Data provided:
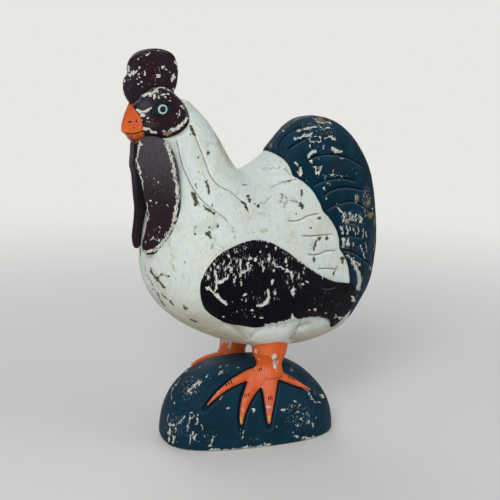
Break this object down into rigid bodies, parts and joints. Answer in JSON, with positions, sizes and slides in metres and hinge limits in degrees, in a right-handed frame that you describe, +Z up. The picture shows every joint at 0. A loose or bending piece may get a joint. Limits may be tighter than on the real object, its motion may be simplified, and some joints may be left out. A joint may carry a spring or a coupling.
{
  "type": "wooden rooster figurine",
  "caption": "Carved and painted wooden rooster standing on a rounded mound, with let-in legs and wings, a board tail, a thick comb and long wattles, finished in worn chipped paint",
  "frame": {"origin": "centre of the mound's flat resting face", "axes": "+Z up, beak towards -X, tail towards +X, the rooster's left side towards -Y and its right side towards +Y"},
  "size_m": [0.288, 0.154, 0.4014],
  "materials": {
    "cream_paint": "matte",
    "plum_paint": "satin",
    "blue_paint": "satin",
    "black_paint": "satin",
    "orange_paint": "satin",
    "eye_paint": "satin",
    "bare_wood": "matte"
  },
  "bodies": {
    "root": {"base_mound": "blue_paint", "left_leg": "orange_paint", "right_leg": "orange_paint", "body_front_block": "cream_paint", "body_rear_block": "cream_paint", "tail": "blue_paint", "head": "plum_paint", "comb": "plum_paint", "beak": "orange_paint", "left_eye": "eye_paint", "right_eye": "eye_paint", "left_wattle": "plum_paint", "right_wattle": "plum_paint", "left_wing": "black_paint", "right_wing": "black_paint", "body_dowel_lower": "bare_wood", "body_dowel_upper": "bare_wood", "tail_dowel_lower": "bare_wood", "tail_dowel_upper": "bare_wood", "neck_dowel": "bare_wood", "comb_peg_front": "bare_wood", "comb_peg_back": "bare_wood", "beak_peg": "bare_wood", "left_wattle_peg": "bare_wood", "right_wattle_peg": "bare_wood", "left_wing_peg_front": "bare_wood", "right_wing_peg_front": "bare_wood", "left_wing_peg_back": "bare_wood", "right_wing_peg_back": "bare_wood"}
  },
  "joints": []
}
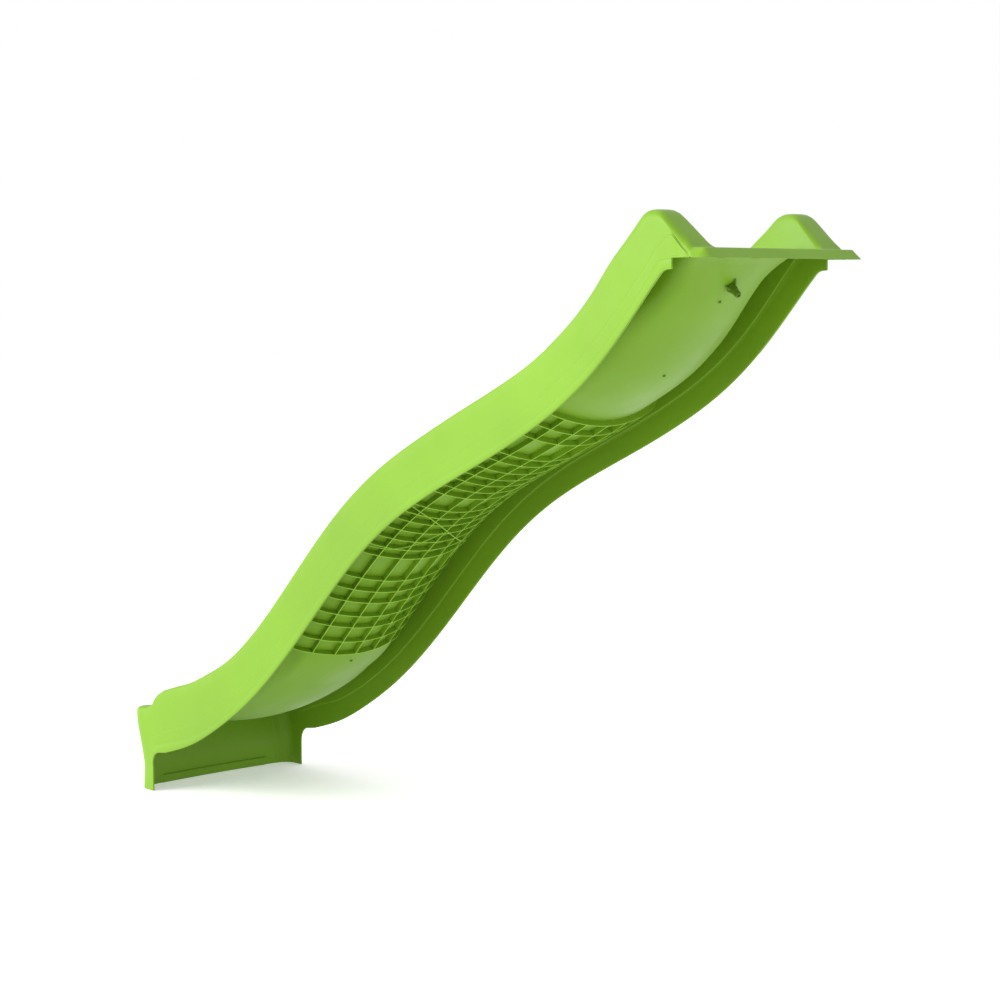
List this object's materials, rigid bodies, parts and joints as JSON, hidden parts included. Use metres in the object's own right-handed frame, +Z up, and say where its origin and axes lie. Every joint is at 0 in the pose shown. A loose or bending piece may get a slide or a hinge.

Exercise aim:
Repeat the listing above without any change.

Written answer:
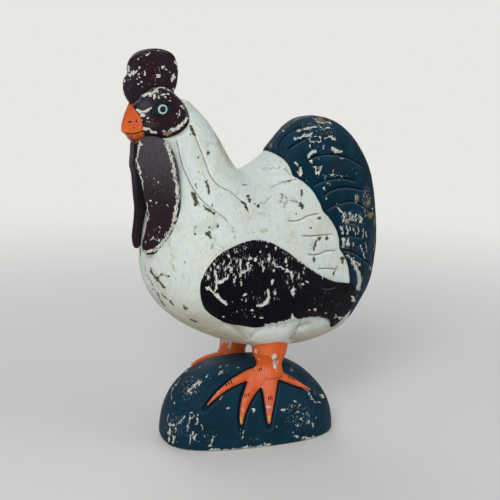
Break this object down into rigid bodies, parts and joints. Answer in JSON, with positions, sizes and slides in metres and hinge limits in degrees, in a right-handed frame that you describe, +Z up. The picture shows every joint at 0. A loose or bending piece may get a joint. Limits may be tighter than on the real object, its motion may be simplified, and some joints may be left out. A joint may carry a spring or a coupling.
{
  "type": "wooden rooster figurine",
  "caption": "Carved and painted wooden rooster standing on a rounded mound, with let-in legs and wings, a board tail, a thick comb and long wattles, finished in worn chipped paint",
  "frame": {"origin": "centre of the mound's flat resting face", "axes": "+Z up, beak towards -X, tail towards +X, the rooster's left side towards -Y and its right side towards +Y"},
  "size_m": [0.288, 0.154, 0.4014],
  "materials": {
    "cream_paint": "matte",
    "plum_paint": "satin",
    "blue_paint": "satin",
    "black_paint": "satin",
    "orange_paint": "satin",
    "eye_paint": "satin",
    "bare_wood": "matte"
  },
  "bodies": {
    "root": {"base_mound": "blue_paint", "left_leg": "orange_paint", "right_leg": "orange_paint", "body_front_block": "cream_paint", "body_rear_block": "cream_paint", "tail": "blue_paint", "head": "plum_paint", "comb": "plum_paint", "beak": "orange_paint", "left_eye": "eye_paint", "right_eye": "eye_paint", "left_wattle": "plum_paint", "right_wattle": "plum_paint", "left_wing": "black_paint", "right_wing": "black_paint", "body_dowel_lower": "bare_wood", "body_dowel_upper": "bare_wood", "tail_dowel_lower": "bare_wood", "tail_dowel_upper": "bare_wood", "neck_dowel": "bare_wood", "comb_peg_front": "bare_wood", "comb_peg_back": "bare_wood", "beak_peg": "bare_wood", "left_wattle_peg": "bare_wood", "right_wattle_peg": "bare_wood", "left_wing_peg_front": "bare_wood", "right_wing_peg_front": "bare_wood", "left_wing_peg_back": "bare_wood", "right_wing_peg_back": "bare_wood"}
  },
  "joints": []
}
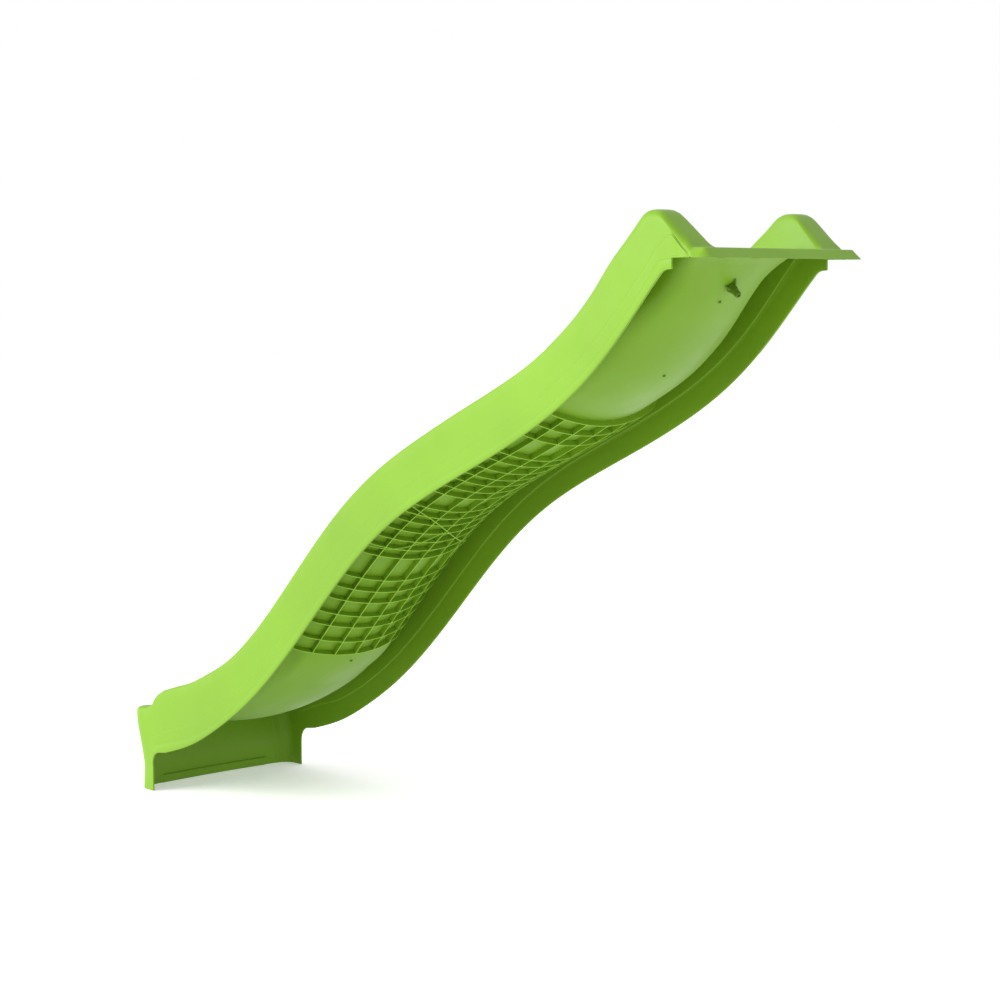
List this object's materials, rigid bodies, parts and joints as JSON, hidden parts included. Use metres in the object's own right-handed frame, +Z up, and say where its origin and axes lie. Every joint is at 0 in the pose shown. A loose or bending piece may get a slide or a hinge.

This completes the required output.